Il y a les transcriptions, qui exploitent au maximum les potentialités orchestrales de l’instrument: ainsi du Liebestod (dédié à Busoni), qu’Earl Wild plaçait plus haut que son homonyme lisztien dont il reprend pourtant maints procédés, comme le tremolo à la main gauche, subterfuge incontournable pour entretenir le son au piano et répandre les sortilèges wagnériens. Attachée à ne pas trop appuyer les basses, Etsuko Hirose fait voyager à plaisir le centre de gravité harmonique. Moins inventive, la «Barcarolle» des Contes d’Hoffmann dispense son doux balancement, tandis que la «Chanson bohémienne» de Carmen investit les sphères de la haute technicité, mais souffre de la comparaison avec les diaboliques Variations de Vladimir Horowitz dont elle paraît l’ossia simplifié; peut-être ce sentiment est-il tout simplement dû à la facilité avec laquelle la pianiste l’exécute...
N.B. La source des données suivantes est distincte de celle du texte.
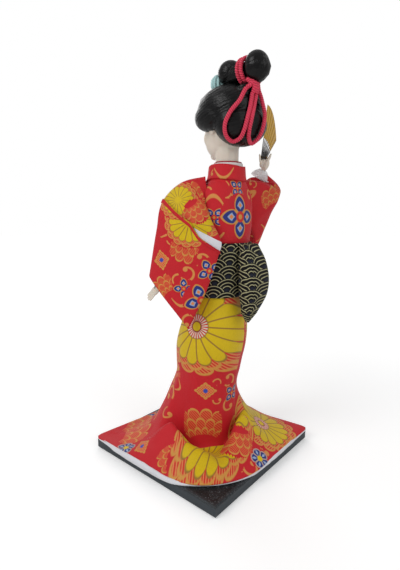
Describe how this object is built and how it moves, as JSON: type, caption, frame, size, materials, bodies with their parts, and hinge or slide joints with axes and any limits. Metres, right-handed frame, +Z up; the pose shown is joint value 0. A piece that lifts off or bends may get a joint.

Les pièces de plus grande envergure ont beau être interprétées avec beaucoup de chic – ce léger retard du troisième temps (Valse opus 34 n° 1), ces rythmes caractéristiques (Polonaise opus 17 n° 1) –, elles versent malheureusement trop souvent dans la virtuosité creuse et le bavardage salonard. On fera une exception pour le pittoresque Caprice espagnol, qu’un Josef Hofmann avait à son répertoire.
Le meilleur du disque est à trouver dans les miniatures qui, sous les doigts inspirés de la pianiste japonaise, rempliraient avantageusement leur office de bis. On n’en prendra pour exemple que les fameuses «Etincelles» (dont Horowitz aimait à éclabousser son public) ou les extraits des Phantasiestücke opus 52. Aussi regrettera-t-on qu’Etsuko Hirose n’ait pas davantage puisé dans le corpus des Quinze Etudes de virtuosité opus 72 (Guy Sacre, d’ordinaire sévère à l’égard de Moszkowski, y voit «de l’invention à revendre»), se contentant de la seule Treizième, d’une redoutable difficulté pour la souplesse des poignets. Mais que cela ne nous empêche pas de saluer le jeu toujours délié et spirituel d’Etsuko Hirose dans ce très beau disque, au minutage généreux, que l’on conseillera sans réserve pour une découverte du compositeur... en attendant un enregistrement complet des Etudes?